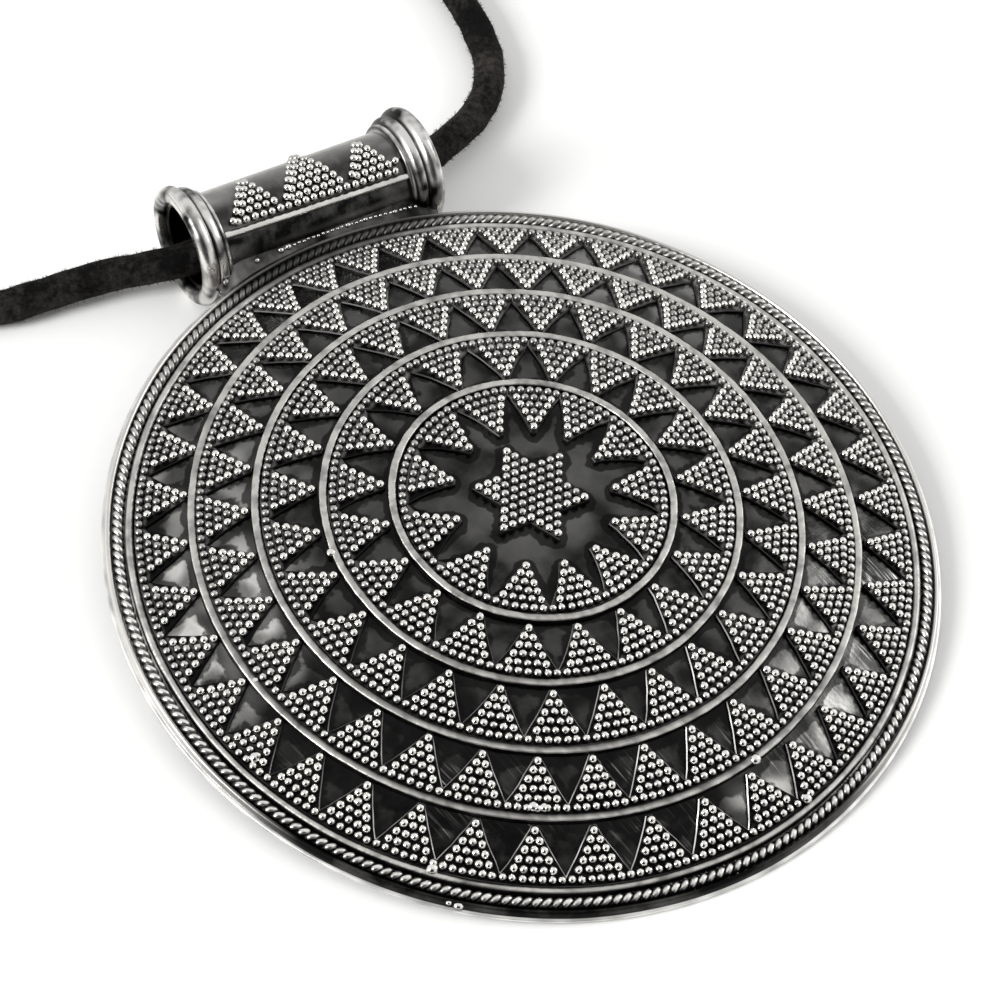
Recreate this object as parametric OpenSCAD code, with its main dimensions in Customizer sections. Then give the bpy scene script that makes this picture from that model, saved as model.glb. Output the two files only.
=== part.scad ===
// Round silver pendant with tiers of sawtooth sheets, lying on a surface with its cord threaded
// through the tube bail and closed by a barrel clasp. Millimetres, +Z up, +Y towards the bail.

/* [Disc] */
// Radius of the rim at the back plane
rim_r = 35; // [35:0.1:36]
// Height of the rim's ridge above the back plane
rim_h = 1.05; // [0.9:0.05:1.2]
// Thickness of each sawtooth sheet
sheet_t = 0.25; // [0.15:0.05:0.4]
// Width of a ring wire
wire_w = 0.5; // [0.3:0.05:0.7]
// Diameter of the twisted rope round the border
rope_d = 0.86; // [0.7:0.02:0.9]
// Diameter of the plain wire inside the rope
plain_wire_d = 0.56; // [0.4:0.02:0.6]

/* [Star] */
// Distance between neighbouring grains of the centre star
star_pitch = 0.836; // [0.7:0.002:0.85]
// Azimuth of one tip of the star
star_turn = -32.6; // [-60:0.1:60]

/* [Bail] */
// Length of the bail tube from lip to lip
bail_len = 23.6; // [20:0.1:28]
// Outer radius of the plain stretch of the tube
tube_r = 4.14; // [4.1:0.02:4.2]
// Wall thickness of the tube
tube_wall = 0.49; // [0.3:0.01:0.5]
// Distance of the tube's middle from the disc's axis, across the disc
bail_shift = -0.44; // [-2:0.02:2]
// Outer radius of the thick bead at each end of the tube
collar_r = 5.25; // [5.2:0.01:5.4]

/* [Cord] */
// Diameter of the leather cord
cord_d = 3; // [2:0.1:3]
// Outer diameter of the barrel clasp
clasp_d = 4.5; // [4.2:0.1:4.6]
// Length of the barrel clasp
clasp_len = 16; // [15.5:0.1:16]

/* [Hidden] */
$fn = 96;

// Surface of the domed plate: radius, height above the back
PLATE = [[0, 5.45], [6, 5.4], [11.89, 5.17], [17.42, 4.65], [22.84, 3.66], [27.9, 2.2], [32.3, 0.65]];
// Ring wires from the inside out: outer radius, height of the top above the back
RINGS = [[11.89, 5.8], [17.42, 5.25], [22.84, 4.28], [27.9, 2.9]];
// Sawtooth sheets from the inside out: teeth, radius of the tip grain, radius of the base row,
// azimuth of the first tooth, then the drift of the hand-laid spacing as three waves round the
// ring, each a swing and a lag in degrees
BANDS = [
  [13, 6.9, 10.74, -21.1, 4.3, -160, 2.9, -1, 0, 0],
  [20, 12.56, 16.35, -34.7, 2.7, 155, 1.3, -82, 0.8, 47],
  [27, 18.04, 21.75, -36.4, 0.4, 114, 0.1, -158, 0.3, -45],
  [34, 23.37, 26.9, -35.5, 0.1, -61, 0.1, 48, 0.3, -17],
  [40, 28.5, 32, -38.8, 1.1, -11, 1.1, 83, 1, -175],
];
// The tiers inside the widest ring wire sit slightly off the rim's centre
dome_shift = [-0.19, 0.16];
star_shift = [-0.27, 0.44];
// Sheet left outside the base row, inside the tip grain and between the base row and a valley
base_margin = 0.42;
tip_margin = 0.45;
valley_margin = 0.4;
// Half the width of a tooth's blunt tip
tip_half_w = 0.25;
// How deep a sheet reaches into what it is soldered on
sink = 0.2;

// Beads at each end of the bail: distance of the middle from the lip, bead radius, outer radius
COLLAR = [[0.6, 0.6, 5.05], [1.6, 0.6, collar_r], [2.45, 0.3, 4.7]];
collar_len = 2.8;
collar_step = 0.1;
bore_r = tube_r - tube_wall;
bail_y = rim_r + tube_r;
bail_z = 0.6;
// Wire along the tube: angle above the horizontal on the disc's side, and how far off straight
bail_wire_angle = 47.5;
bail_wire_skew = 1.5;
bail_wire_d = 0.6;
bail_wire_len = 18.8;
// Solder seat between rim and tube: length, depth under the rim, reach into the tube wall, height
seat = [15, 2, 0.35, 1.2];
seat_z = 0.15;

// The pendant lies on the near edge of its rim and on the two end beads of the bail
rest_r = rim_r - 0.15;
rest_span = norm([rest_r + bail_y, bail_z]);
lie_tilt = asin(collar_r / rest_span) - atan2(bail_z, rest_r + bail_y);
lie_z = rest_r * sin(lie_tilt);
bail_far_y = bail_y * cos(lie_tilt) - bail_z * sin(lie_tilt) + collar_r;
lie_y = (rim_r * cos(lie_tilt) - bail_far_y) / 2;

// The cord's route on the surface and through the bore, from the clasp round to the clasp
ROUTE = [
  [6.7, 159, 2.3], [14, 158.9, 2], [22.5, 157, 1.65], [29, 151.9, 1.55], [32.6, 144.5, 1.55],
  [33.3, 136, 1.55], [30.5, 125.5, 1.55], [25.8, 115, 1.55], [24.8, 104, 1.55], [28.6, 92.5, 1.55],
  [32.3, 81.5, 1.55], [31.6, 69, 1.55], [29.5, 58, 1.55], [28.5, 51, 1.55], [26.5, 45.5, 1.55],
  [22.5, 41, 1.7], [17, 38, 2.4], [11.5, 35.6, 3.6], [5, 34.6, 3.6], [-1, 34.4, 3.5], [-7, 34.4, 3.5],
  [-12.5, 35, 3.2], [-17.5, 36.8, 2.2], [-23, 37.8, 1.65], [-27.8, 38.2, 1.55], [-31.8, 40, 1.55],
  [-34.3, 43.7, 1.55], [-35, 50, 1.55], [-32.7, 60, 1.55], [-27.8, 71, 1.55], [-26, 83, 1.55],
  [-28.8, 95, 1.55], [-33.3, 106.5, 1.55], [-35, 119, 1.55], [-34.6, 131.5, 1.55], [-33.8, 143.5, 1.55],
  [-29.6, 153.2, 1.55], [-22.2, 158.2, 1.65], [-16, 159, 1.95], [-9.3, 159, 2.3],
];
cord_sides = 8;
// Clearance between the clasp and each end of the cord
clasp_gap = 0.12;
// Length of the clasp's end bands, and how much thinner it is between them
clasp_band = 3;
clasp_waist = 0.5;

function plate_z(r) = lookup(r, PLATE);

function on_circle(r, azimuth) = [r * cos(azimuth), r * sin(azimuth)];

// Azimuth of tooth i of a sawtooth sheet
function tooth_azimuth(band, i) =
  let (turn = 360 * i / band[0])
  band[3] + turn + band[4] * sin(turn - band[5]) + band[6] * sin(2 * turn - band[7])
  + band[8] * sin(3 * turn - band[9]);

// Inner edge of a sawtooth sheet: a blunt tip, then the valley before the next tooth
function tooth_line(band) =
  let (tip_r = band[1] - tip_margin, valley_r = band[2] - valley_margin)
  let (blunt = tip_half_w / tip_r * 180 / PI)
  [for (i = [0 : band[0] - 1])
    let (here = tooth_azimuth(band, i), next = tooth_azimuth(band, i + 1))
    each [
      on_circle(tip_r, here - blunt),
      on_circle(tip_r, here + blunt),
      on_circle(valley_r, (here + next) / 2),
    ]
  ];

// Section of the dome: the plate with each ring wire standing on it
function dome_section() =
  let (last = RINGS[len(RINGS) - 1][0])
  [
    [0, 0], [0, PLATE[0][1]], PLATE[1],
    for (ring = RINGS)
      each [
        [ring[0] - wire_w, plate_z(ring[0] - wire_w)],
        [ring[0] - wire_w, ring[1]],
        [ring[0], ring[1]],
        [ring[0], plate_z(ring[0]) - sheet_t],
      ],
    [last, 0],
  ];

// Section of the outermost plate and the rim
function rim_section() =
  let (inner = RINGS[len(RINGS) - 1][0] - 1, plate_edge = PLATE[len(PLATE) - 1])
  [
    [inner, 0], [inner, plate_z(inner) - 2 * sink], [inner + 1, plate_z(inner + 1)],
    plate_edge, [rim_r - 1.8, 0.6], [rim_r - 0.8, 0.45], [rim_r - 0.62, rim_h - 0.1],
    [rim_r - 0.5, rim_h], [rim_r - 0.2, rim_h - 0.05], [rim_r - 0.05, rim_h / 2],
    [rim_r, 0.15], [rest_r, 0],
  ];

module dome() {
  translate(dome_shift) rotate_extrude() polygon(dome_section());
}

module rim() {
  rotate_extrude() polygon(rim_section());
}

module ring_of_wire(r, z, d) {
  rotate_extrude() translate([r, z]) circle(d = d);
}

module border() {
  ring_of_wire(rim_r - 2.2, 0.9, plain_wire_d);
  ring_of_wire(rim_r - 1.28, 0.8, rope_d);
}

module saw_sheet(band) {
  inner = band[1] - 2 * tip_margin;
  outer = band[2] + base_margin;
  difference() {
    rotate_extrude() polygon([
      [inner, plate_z(inner) - sink], [outer, plate_z(outer) - sink],
      [outer, plate_z(outer) + sheet_t], [inner, plate_z(inner) + sheet_t],
    ]);
    linear_extrude(PLATE[0][1] + 1) polygon(tooth_line(band));
  }
}

module star_sheet() {
  tip = star_pitch * 3 * sqrt(3) + 2 * sheet_t;
  notch = tip / sqrt(3);
  outline = [for (i = [0 : 11]) on_circle(i % 2 == 0 ? tip : notch, star_turn + 30 * i)];
  translate([star_shift[0], star_shift[1], PLATE[0][1] - sink])
    linear_extrude(sink + sheet_t) polygon(outline);
}

// Outer radius of the bail at distance s from its lip
function bail_outer(s) = max([
  tube_r,
  for (bead = COLLAR)
    let (off = abs(s - bead[0]))
    if (off <= bead[1]) bead[2] - bead[1] + sqrt(pow(bead[1], 2) - pow(off, 2))
]);

// Inner radius of the rounded lip at distance s from its edge
function lip_inner(s) =
  let (lip = COLLAR[0])
  lip[2] - lip[1] - sqrt(pow(lip[1], 2) - pow(s - lip[0], 2));

function mirrored(points) = [for (i = [len(points) - 1 : -1 : 0]) [points[i][0], -points[i][1]]];

// Half section of the bail: radius, place along its axis
function bail_section() =
  let (end = bail_len / 2, lip_mid = COLLAR[0][0], bore_end = end - lip_mid - collar_step)
  let (outside = [for (s = [0 : collar_step : collar_len]) [bail_outer(s), s - end]])
  let (inside = [for (s = [lip_mid : -collar_step : collar_step / 2]) [lip_inner(s), s - end]])
  concat(outside, mirrored(outside), mirrored(inside), [[bore_r, bore_end], [bore_r, -bore_end]], inside);

// The bail with its axis along X and its middle at the origin
module bail() {
  rotate([0, 90, 0]) rotate_extrude() polygon(bail_section());
  rotate([-bail_wire_angle, 0, 0]) translate([0, -tube_r, 0])
    rotate([0, 90 + bail_wire_skew, 0]) cylinder(d = bail_wire_d, h = bail_wire_len, center = true);
}

module bail_seat() {
  translate([-seat[0] / 2, rim_r - seat[1], seat_z])
    cube([seat[0], seat[1] + seat[2], seat[3] - seat_z]);
}

// Everything of soldered metal, with its flat back on the plane z = 0
module metal() {
  dome();
  rim();
  border();
  for (i = [0 : len(BANDS) - 2]) translate(dome_shift) saw_sheet(BANDS[i]);
  saw_sheet(BANDS[len(BANDS) - 1]);
  star_sheet();
  translate([bail_shift, bail_y, bail_z]) bail();
  bail_seat();
}

module pendant() {
  color("silver") translate([0, lie_y, lie_z]) rotate([lie_tilt, 0, 0]) metal();
}

function unit(v) = v / norm(v);

// Point between route points i and i + 1 on a smooth curve through them all
function smooth_point(i, t) =
  let (last = len(ROUTE) - 1, b = ROUTE[i], c = ROUTE[i + 1])
  let (a = i > 0 ? ROUTE[i - 1] : 2 * b - c, d = i + 2 <= last ? ROUTE[i + 2] : 2 * c - b)
  (2 * b + (c - a) * t + (2 * a - 5 * b + 4 * c - d) * t * t + (3 * b - a - 3 * c + d) * t * t * t) / 2;

function cord_line() = [
  for (i = [0 : len(ROUTE) - 2]) each [ROUTE[i], smooth_point(i, 0.5)],
  ROUTE[len(ROUTE) - 1],
];

// One ring of points round the line, square to it, with one side upright
function cord_ring(line, i) =
  let (along = unit(line[min(i + 1, len(line) - 1)] - line[max(i - 1, 0)]))
  let (side = unit(cross([0, 0, 1], along)), up = cross(along, side))
  [for (k = [0 : cord_sides - 1])
    let (turn = 360 * k / cord_sides)
    line[i] + cord_d / 2 * (cos(turn) * side + sin(turn) * up)];

module cord() {
  line = cord_line();
  rings = len(line);
  points = [for (i = [0 : rings - 1]) each cord_ring(line, i)];
  walls = [
    for (i = [0 : rings - 2])
      for (k = [0 : cord_sides - 1])
        let (next = (k + 1) % cord_sides)
        [i * cord_sides + k, i * cord_sides + next, (i + 1) * cord_sides + next, (i + 1) * cord_sides + k]
  ];
  start = [for (k = [cord_sides - 1 : -1 : 0]) k];
  end = [for (k = [0 : cord_sides - 1]) (rings - 1) * cord_sides + k];
  color([0.05, 0.05, 0.05]) polyhedron(points, concat([start], walls, [end]));
}

// Barrel clasp between the cord's two ends: a plain barrel with a band at each end
module clasp() {
  length = clasp_len - 2 * clasp_gap;
  translate(ROUTE[len(ROUTE) - 1] + [clasp_gap, 0, 0]) rotate([0, 90, 0]) color("silver") {
    cylinder(d = clasp_d - clasp_waist, h = length);
    for (z = [0, length - clasp_band]) translate([0, 0, z]) cylinder(d = clasp_d, h = clasp_band);
  }
}

pendant();
cord();
clasp();
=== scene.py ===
# Round silver pendant on a black leather cord: the looks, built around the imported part.
import math
import random

import bmesh
import bpy
from mathutils import Euler, Matrix, Vector, geometry, kdtree, noise


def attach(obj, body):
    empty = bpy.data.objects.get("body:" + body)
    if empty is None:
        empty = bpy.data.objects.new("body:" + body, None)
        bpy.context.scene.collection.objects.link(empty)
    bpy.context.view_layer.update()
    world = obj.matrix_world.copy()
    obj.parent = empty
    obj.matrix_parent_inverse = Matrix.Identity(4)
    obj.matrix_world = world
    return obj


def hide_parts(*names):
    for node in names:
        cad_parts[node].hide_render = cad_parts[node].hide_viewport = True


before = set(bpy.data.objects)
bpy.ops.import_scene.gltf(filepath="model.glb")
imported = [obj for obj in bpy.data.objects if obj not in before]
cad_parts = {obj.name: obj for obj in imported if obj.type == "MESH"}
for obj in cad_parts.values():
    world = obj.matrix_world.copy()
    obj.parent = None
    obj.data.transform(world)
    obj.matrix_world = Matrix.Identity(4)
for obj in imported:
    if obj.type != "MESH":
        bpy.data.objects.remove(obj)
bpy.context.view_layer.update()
print("frame loaded")

# Lengths below are millimetres; a piece is made metres as it is finished.
mm = 0.001
merge = 0.0001
# Chance and noise give the same handwork every run.
chance = 41
steady = random.Random(chance)
noise.seed_set(chance)

# The camera stands where the photo's camera stood.
view = {
    "place": (-77.893, -100.305, 164.745),
    "right": (0.85198, -0.51565, 0.09074),
    "up": (0.36289, 0.70651, 0.60758),
    "forward": (0.37741, 0.48472, -0.78906),
    "lens": 88.335, "sensor": 36, "clip": (5, 20000),
}


def addObject(name, data):
    made = bpy.data.objects.new(name, data)
    bpy.context.scene.collection.objects.link(made)
    return made


def placeCamera():
    data = bpy.data.cameras.new("camera")
    data.lens = view["lens"]
    data.sensor_width = view["sensor"]
    near, far = view["clip"]
    data.clip_start = near * mm
    data.clip_end = far * mm
    camera = addObject("camera", data)
    turn = Matrix((view["right"], view["up"], -Vector(view["forward"]))).transposed()
    camera.matrix_world = Matrix.Translation(Vector(view["place"]) * mm) @ turn.to_4x4()
    bpy.context.scene.camera = camera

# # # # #

> **DO THIS**
Return a word-for-word copy of the lines from the beginning of the listing to the line holding "star_turn = -32.6; // [-60:0.1:60]", both kept.

> **RESULT FOR THIS TASK**
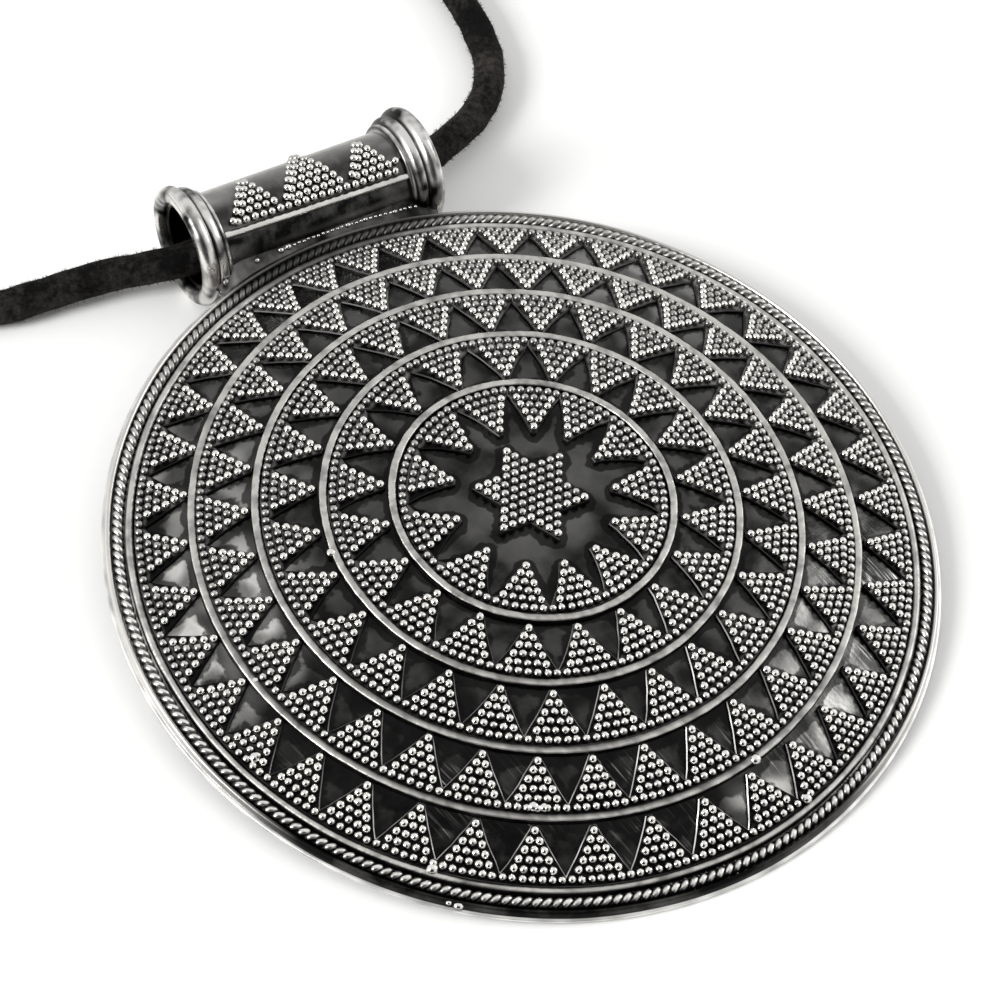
Recreate this object as parametric OpenSCAD code, with its main dimensions in Customizer sections. Then give the bpy scene script that makes this picture from that model, saved as model.glb. Output the two files only.
=== part.scad ===
// Round silver pendant with tiers of sawtooth sheets, lying on a surface with its cord threaded
// through the tube bail and closed by a barrel clasp. Millimetres, +Z up, +Y towards the bail.

/* [Disc] */
// Radius of the rim at the back plane
rim_r = 35; // [35:0.1:36]
// Height of the rim's ridge above the back plane
rim_h = 1.05; // [0.9:0.05:1.2]
// Thickness of each sawtooth sheet
sheet_t = 0.25; // [0.15:0.05:0.4]
// Width of a ring wire
wire_w = 0.5; // [0.3:0.05:0.7]
// Diameter of the twisted rope round the border
rope_d = 0.86; // [0.7:0.02:0.9]
// Diameter of the plain wire inside the rope
plain_wire_d = 0.56; // [0.4:0.02:0.6]

/* [Star] */
// Distance between neighbouring grains of the centre star
star_pitch = 0.836; // [0.7:0.002:0.85]
// Azimuth of one tip of the star
star_turn = -32.6; // [-60:0.1:60]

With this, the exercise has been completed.